The only story I have about cats is my parents’ neighbor Ms. Fay is bka the Cat Lady. She has at least 15 in and out of her house. She even walks quietly like them. On Sunday, when my parents and I got back from our roadtrip to Dallas, she came to bring their newspapers. She scared the shootkins out of me as she just like appeared out of no where, stepping all lightly and such, behind the cars in the garage. All I saw was a shadow and let out a yelp. My mom cracked up when I ran back in to tell her Ms. Fay scared the be-jubilee out of me.
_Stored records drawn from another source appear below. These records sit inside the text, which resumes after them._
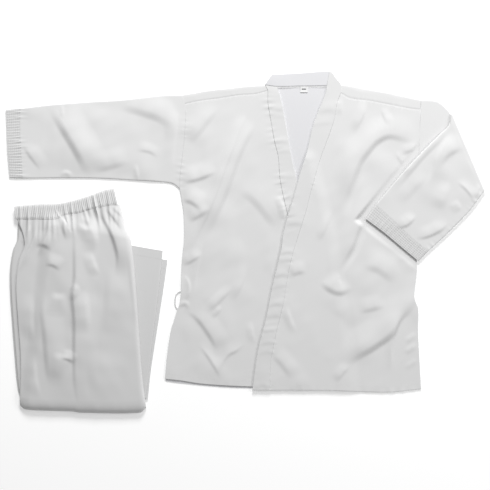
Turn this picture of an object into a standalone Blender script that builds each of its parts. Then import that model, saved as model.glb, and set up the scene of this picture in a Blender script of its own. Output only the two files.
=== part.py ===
"""A karate uniform laid flat: a wrap jacket, its left sleeve folded over at the elbow, and its trousers.

The jacket lies front up with its collar towards +Y. The trousers lie beside its right sleeve, one leg on the
other, folded again at the knee with the hems behind. Tables and sizes are in millimetres, +X is to the
viewer's right, and Z = 0 is the surface that the cloth rests on.
"""

from collections import namedtuple

import bmesh
import bpy
import numpy as np

MM = 0.001

# Cloth and clearances
WALL = 1.2
BAND = 2.1
GAP = 0.3
TUBE_AIR = 0.6
TUBE = 2 * WALL + TUBE_AIR
FRONT_REST = WALL + GAP
OVERLAP_RISE = BAND + 2 * GAP
BACK_INSET = 1.8

# Jacket outline, each line running up from the hem or across from the viewer's left
SIDE_RIGHT = ((-209, -355), (-202, -285), (-193, -228), (-185, -202), (-177, -176), (-171, -160),
              (-167, -124), (-166, -72), (-162, -20), (-159, 6), (-159, 45), (-161, 84), (-165, 110), (-170, 138))
ARMHOLE_RIGHT = ((-170, 138), (-170, 167), (-165, 214), (-159, 266), (-155, 331), (-157, 360))
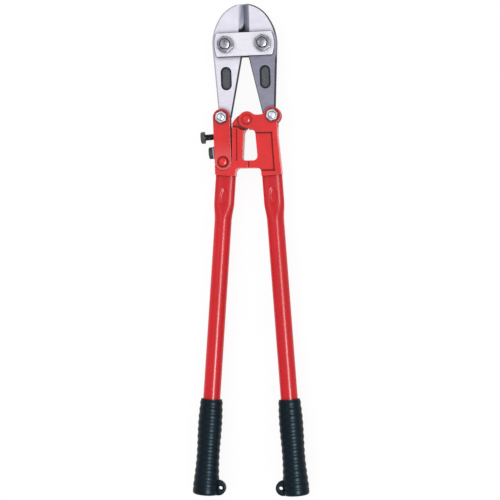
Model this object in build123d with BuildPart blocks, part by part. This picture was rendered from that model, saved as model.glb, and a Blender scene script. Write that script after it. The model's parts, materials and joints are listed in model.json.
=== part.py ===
# Bolt cutters, 24 in (600 mm) class, lying flat with the jaws towards +Y.
# Every linkage pivot stands along Z. The mid-plane of the tool is at Z = mid_z, the
# bench is Z = 0, and the handles are symmetric about X = 0. All sizes are in mm.
import os
from math import atan2, cos, degrees, hypot, pi, radians, sin, sqrt, tan

from build123d import *

os.makedirs("parts", exist_ok=True)

# ---- linkage ----
tail_drop = 89.6            # toggle bolts below the pivot bolts
pivot_spacing = 46.2        # between the two pivot bolts
toggle_spacing = 63.5       # between the two toggle bolts
handle_pivot_drop = 4.0     # handle pivot below the toggle bolts
head_tilt = 1.7             # degrees that the head leans, as the adjuster leaves it
handle_pivot_x = -1.4       # handle pivot beside the bisector of the handles
link_pivot = (-29.9, -52.3)  # link rivet, from the handle pivot

# ---- layers along Z ----
blade_thickness = 11.4
plate_thickness = 4.5       # straps, link plates and casting ears
layer_gap = 0.15            # running gap between sliding flat faces
body_gap = 0.3              # gap between other faces of different bodies
pin_gap = 0.05              # radial running fit of a pin in its hole

# ---- jaws ----
jaw_reach = 50.5            # jaw tips above the pivot bolts
tip_width = 6.0             # flat tip of each jaw
blade_half_width = 40.3     # outer edge from the head's centre line, at the pivot bolts
blade_crown = (0.506, 0.873)  # outer edge's points, as shares of blade_half_width and
blade_shoulder = (0.8, 0.6)   # jaw_reach, from the tip down
blade_flank = (0.95, 0.32)
tail_half_width = 34.9      # the same at the toggle bolts
gap_angle = 11.9            # degrees that each inner edge leans from the centre line
gap_top = 6.0               # where the inner edges meet, above the pivot bolts
bevel_width = 6.8
edge_gap = 0.1              # closed cutting edges, each side of the centre line
blade_chamfer = 1.7
tail_eye_radius = 10.2
pocket_length = 28.7
pocket_width = 13.0
pocket_depth = 1.8
pocket_place = (24.3, -41.4)  # from the centre line and the pivot bolts
relief_floor = 1.0          # the cutting edge's relief stops this far above the mid-plane
relief_top = 28.0
relief_side = 17.3

# ---- straps ----
strap_overhang = 13.9       # beyond the pivot bolts
strap_width = 29.3
strap_end_rise = 2.6

# ---- fasteners ----
pivot_bolt_radius = 6.0     # M12
pivot_flats = 18.0
pivot_nut_height = 10.0
pivot_bolt_proud = 1.6
toggle_bolt_radius = 4.0    # M8
toggle_flats = 13.0
toggle_head = 5.3
toggle_nut_height = 6.2
toggle_bolt_proud = 0.9
rivet_radius = 3.5
rivet_head_radius = 5.6
rivet_head_height = 2.7
rivet_head_edge = 0.3

# ---- link, adjuster and lock ----
link_radius = 10.6
rivet_ring_radius = 6.9     # shallow seat around the link rivet
rivet_ring_depth = 0.5
trunnion_radius = 3.0
block_top = 9.0             # adjuster block, below the handle pivot
block_bottom = 32.0
block_left = -41.0
block_right = -19.7
screw_tilt = 4.5            # degrees that both screws rise towards the casting
screw_radius = 4.0          # M8
screw_flats = 13.0
screw_head = 5.3
adjuster_drop = 19.6        # adjusting screw below the handle pivot, at the link's axis
adjuster_head_x = -53.2     # under its head
lock_drop = 39.5            # lock bolt below the handle pivot, at the link's axis
lock_engagement = 15.0
washer_radius = 8.0
washer_thickness = 1.6

# ---- castings, from the handle pivot ----
ear_radius = 10.3
fork_radius = 10.6
tongue_radius = 9.6
tongue_play = 4.9           # room behind the tongue for the open pivot's travel
slot_closing = 3.7          # pivot slot's centre line, towards the flange
slot_opening = 0.5          # the same, away from the flange
slot_room = 1.35            # room all round the rivet and the ear along the pivot slot
slot_angle = 25.0
flange_left = -18.8
flange_width = 5.4
flange_top = -9.7
shoulder_start = -4.2       # where the shoulder rises from the flange's face
shoulder_crown = (-11.5, 4.6)  # the middle of the shoulder's curve
web_end = -2.5
lug_top = -32.9
lug_left = -40.4
lug_bottom = -54.0
stop_x = 1.1
window_top = -11.7
window_bottom = -50.7
window_corners = ((-3.8, 9.8), (-6.0, 13.2))  # left and right, at the top and the bottom
window_radii = (6.5, 6.5, 5.5, 3.0)
bridge_bottom = -60.0
arch_radius = 5.4
right_edge = 37.9
right_edge_top = -4.6
right_edge_bottom = -19.4
arm_low = (14.2, 5.9)       # lowest point of the right casting's upper edge
fork_throat = 14.2          # below the right toggle bolt
throat_flare = 2.0          # wider above the handle pivot, where the blade's tail swings
panel_top = -15.7
panel_right = (31.4, 34.6)  # at the top and the bottom
panel_margin = 5.3          # from the panel's bottom to the tube
panel_depth = 1.4
groove_width = 1.1          # groove beside the flange
groove_depth = 1.1

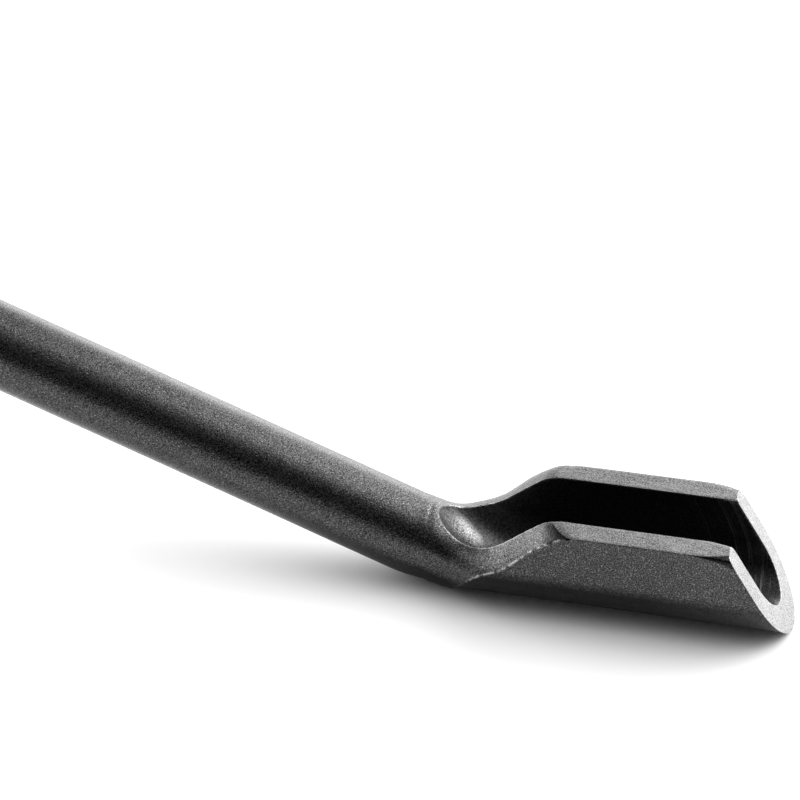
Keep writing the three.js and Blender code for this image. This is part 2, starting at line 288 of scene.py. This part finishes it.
def head_solid(s, v, y):
    """The head and neck, without the lip: negative inside."""
    # The neck runs into the ground lands in a soft bend.
    land_start = 0.12 + 1.3 * np.clip((40 - s) / 6, 0, 1)
    solid = both(blank(s, v, y), v - HEAD_HEIGHT, land_start)
    solid = both(solid, trim(s, v, y), 0.15)

    # The lands' outer corners are rounded off towards the lip.
    right_corner = 1.5 * np.clip((s - 64) / 10, 0, 1) ** 2
    left_corner = 1.5 * np.clip((s - 65.5) / 7, 0, 1) ** 2
    rounding = 0.2 + np.where(y < 0, right_corner, left_corner)
    corner = (np.abs(y) + v - HALF_WIDTH - HEAD_HEIGHT + rounding * 0.8) / math.sqrt(2)
    solid = both(solid, corner, rounding)

    # The trough. Its edges with the lands are rounded off too, next to the lip.
    trough_edge = 0.3 + 1.5 * np.clip((s - 66.5) / 5.5, 0, 1) ** 2
    return without(solid, trough_cut(s, v, y), trough_edge)


def bar_solid(s, v, y):
    """The finished bar in bar space: negative inside."""
    solid = np.where(s > NECK_END, head_solid(s, v, y), blank(s, v, y))
    lip = (s - HEAD_LENGTH + LIP_SLOPE * v) / math.hypot(1, LIP_SLOPE)
    solid = both(solid, lip, 0.15)
    to_tip = s - CLAW_END
    solid = np.where(s < HOOK_START, without(solid, nail_slot(to_tip, y), 0.6), solid)
    return both(solid, -to_tip, 0.4)


# ---- materials ----
class Nodes:
    """A node tree, with short ways to add and join nodes."""

    def __init__(self, tree):
        self.tree = tree

    def add(self, kind, inputs=None, **settings):
        node = self.tree.nodes.new("ShaderNode" + kind)
        for key, value in settings.items():
            setattr(node, key, value)
        for key, value in (inputs or {}).items():
            self.put(node.inputs[key], value)
        return node

    def put(self, socket, value):
        if isinstance(value, bpy.types.NodeSocket):
            self.tree.links.new(value, socket)
        else:
            socket.default_value = value

    def place(self):
        return self.add("TexCoord").outputs["Object"]

    def noise(self, feature, detail=2.0, roughness=0.5, vector=None):
        """Noise whose features are about that many millimetres across."""
        return self.add("TexNoise", {
            "Vector": vector or self.place(),
            "Scale": 1 / (feature * MM),
            "Detail": detail,
            "Roughness": roughness,
        }).outputs["Fac"]

    def math(self, operation, *values):
        node = self.add("Math", operation=operation)
        for socket, value in zip(node.inputs, values):
            self.put(socket, value)
        return node.outputs[0]

    def times(self, first, *others):
        """The product of the values."""
        for other in others:
            first = self.math("MULTIPLY", first, other)
        return first

    def invert(self, mask):
        return self.math("SUBTRACT", 1.0, mask)

    def span(self, value, low, high, to_low=0.0, to_high=1.0):
        """value from low to high, mapped to the other two and held at them beyond."""
        node = self.add("MapRange", {
            "Value": value, "From Min": low, "From Max": high,
            "To Min": to_low, "To Max": to_high,
        })
        return node.outputs["Result"]

    def blend(self, factor, first, second):
        node = self.add("Mix", data_type="RGBA")
        self.put(node.inputs["Factor"], factor)
        colours = [socket for socket in node.inputs if socket.type == "RGBA"]
        for socket, value in zip(colours, (first, second)):
            self.put(socket, value)
        return [socket for socket in node.outputs if socket.type == "RGBA"][0]

    def mix(self, factor, first, second):
        """A number that goes from first to second as factor goes from 0 to 1."""
        return self.add("Mix", {"Factor": factor, "A": first, "B": second}).outputs["Result"]

    def length(self, first, second):
        pair = self.add("CombineXYZ", {"X": first, "Y": second}).outputs["Vector"]
        return self.add("VectorMath", {0: pair}, operation="LENGTH").outputs["Value"]

    def over(self, value, edge, soft=0.03):
        """1 where value is above the edge and 0 below, in millimetres."""
        return self.span(value, (edge - soft) * MM, (edge + soft) * MM)

    def bump(self, height):
        """Relief, from a height in millimetres."""
        return self.add("Bump", {"Height": height, "Distance": MM, "Strength": 1.0}).outputs["Normal"]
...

She says gets them all the time too.

That’s all I’ve got.

Texas T
Texas T

Awwww….you are Graham to his DDahnna….

(the photo won’t load up for me, but somehow I am grateful)

addy

Aww… that cat really does like you! That sucks you’re allergic. I hope that new neighbor cat isn’t too much of a biatch!

My family’s cat leaves my sister “gifts” like that all the time – only, Ashes is an indoor/outdoor cat, so she tends to leave her gifts IN the house. The first time Ashes did this was YEARS ago – my sister came home from school to a trail of feathers leading down the hallway to her room. After a quick scan of the room, she thought it was nothing but feathers. Upon closer inspection, she found a decapitated bird under her bed. And there was the cat, sitting on top of her bed, pleased as can be, thinking that she was in for some extra affection. Oh, not so, kitty! My sister was about 12 and screamed her head off, crying that she could never sleep in the room again. Now, she’s 18, and is used to the dead bird under the bed routine. It doesn’t help that birds seem to like my parents’ backyard. It’s like a killing field every day right after the sprinklers go off.

DJ
DJ

Where’s an intern when you need one?

Drake #1
Drake #1

Ok this is just too weird. I’ve been reading this blog now for about a year (LOVE IT) and today as I was reading the cat whisperer post (and laughing hysterically) I thought to myself, “hmmm, that’s funny, I live on Drake St. at an apartment where there’s always this cat HOLY CRAP I THINK LINCEE IS MY NEIGHBOR.” And apparently #8 is my neighbor also. So, um, at the risk of sounding like a stalker … hi neighbors :).